An association of 55 banks – each of which has equal voting rights – owns the Swiss stock exchange indirectly.

In addition to the Swiss Exchange (SWX), it runs the pan-European Virt-x exchange – which allows major Swiss-listed companies to trade their shares in London – and the leading Eurex futures and derivatives exchange (jointly owned by Deutsche Börse).

However, Francioni said that going it alone was not the goal for SWX, but a means of reaching its own targets. “Independence for its own sake provides no added value,” he added.

The group was open to “cooperation possibilities” if and when they would add real value, and would carefully monitor “international developments” for any “suitable” opportunity.

With regard to last year’s unsuccessful approach by Deutsche Börse, Francioni said it had been rejected because the goal was not a cooperative venture, but a “complete takeover and integration” of the Swiss group into its German counterpart.

Heavyweight

Francioni pointed out that “foreign interest” in the Swiss exchange demonstrated not its weakness, but its strength as an international “heavyweight”.

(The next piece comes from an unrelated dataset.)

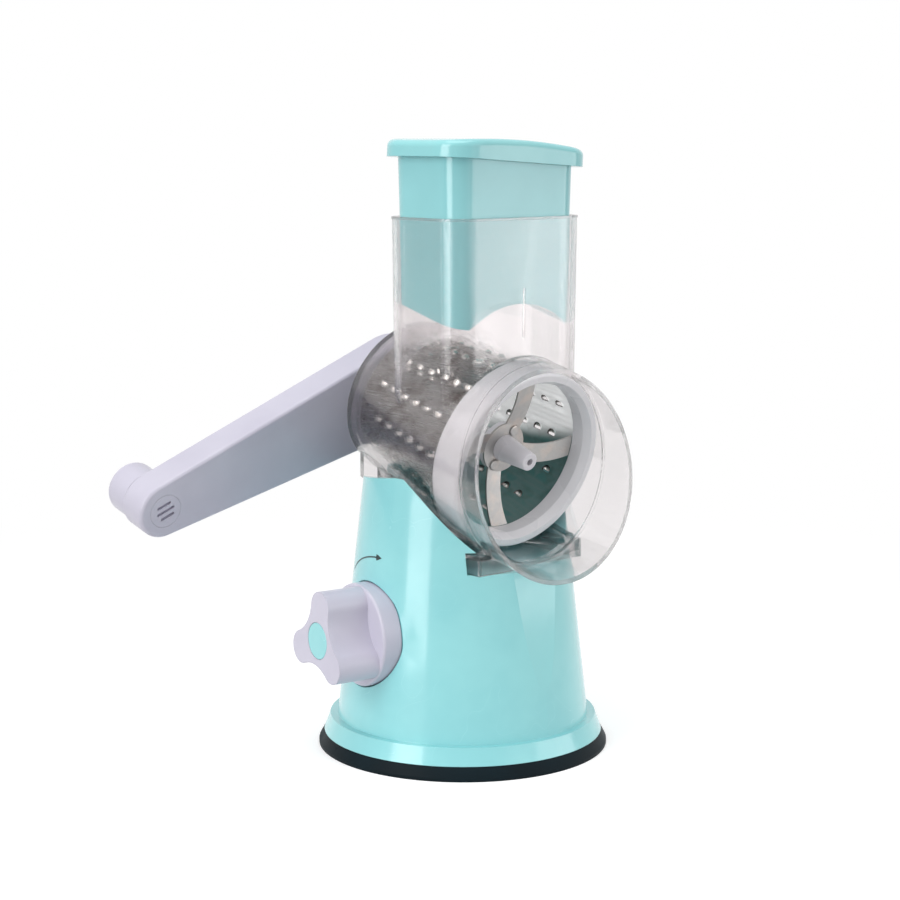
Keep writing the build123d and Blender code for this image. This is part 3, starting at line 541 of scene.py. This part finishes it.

The total market value of companies registered on the SWX was about SFr900 billion ($756 billion) – well over twice the value of Switzerland’s entire annual economic output.

The major Swiss multinationals alone represent no less than 14 per cent of the Dow Jones Eurostoxx 50 index – an index fund comprising Europe’s 50 largest companies.

Jürg Spillmann, head of the Group executive committee, added: “Many players involved in the Swiss financial marketplace are perhaps not aware that, in terms of healthcare companies, SWX occupies the number one slot in all Europe – ahead of the London Stock Exchange.”

Bonding

Heinrich Henckel, CEO of the SWX Swiss Exchange, confirmed that SWX plans to challenge London’s leading role in the huge international market for listing eurobonds – essentially, bonds issued by non-European companies for sale in Europe.

The London-based Financial Times newspaper wrote that the recent listing of a $125 million eurobond by Brazilian bank Itau marked the first time that Switzerland had snatched such business away from the “traditional” eurobond centres of London and Luxemburg.

It said the issue was “disproportionately significant” because it came at a time when new EU rules could discourage non-EU companies, particularly those listed in Asia, from issuing eurobonds inside the EU because of more stringent regulatory requirements.

Henckel declined to make any predictions of the Swiss group’s potential future share in the market, whose total size is valued at several hundred billion dollars.

However, he said the Swiss goal was to “build up SWX as an international competence centre for the listing, trading, clearing and settlement of SWX-listed international bonds”.

He added that success in this field would depend largely on “market developments” and on the reactions of the “relevant authorities” in the major EU capital markets.

swissinfo, Chris Lewis in Zurich

The SWX Group owns the SWX Swiss Exchange and the London-based Virt-x exchange, and co-owns the Eurex futures and derivatives exchange.
2004 revenue increased 4% to SFr358.8 million, and net profit rose 26% to SFr53.3 million.
Francioni said sound finances and technological innovation represented the basis for ongoing and independent development.

Francioni says there is still no valid and successful model for cross-border stock exchange mergers.
He says the SWX Group is strongly positioned to “go it alone”, but remains open to any proposition that would add “real value”.
He rejects any comparison with national airline Swiss, which turned down an initial German bid before finally saying yes.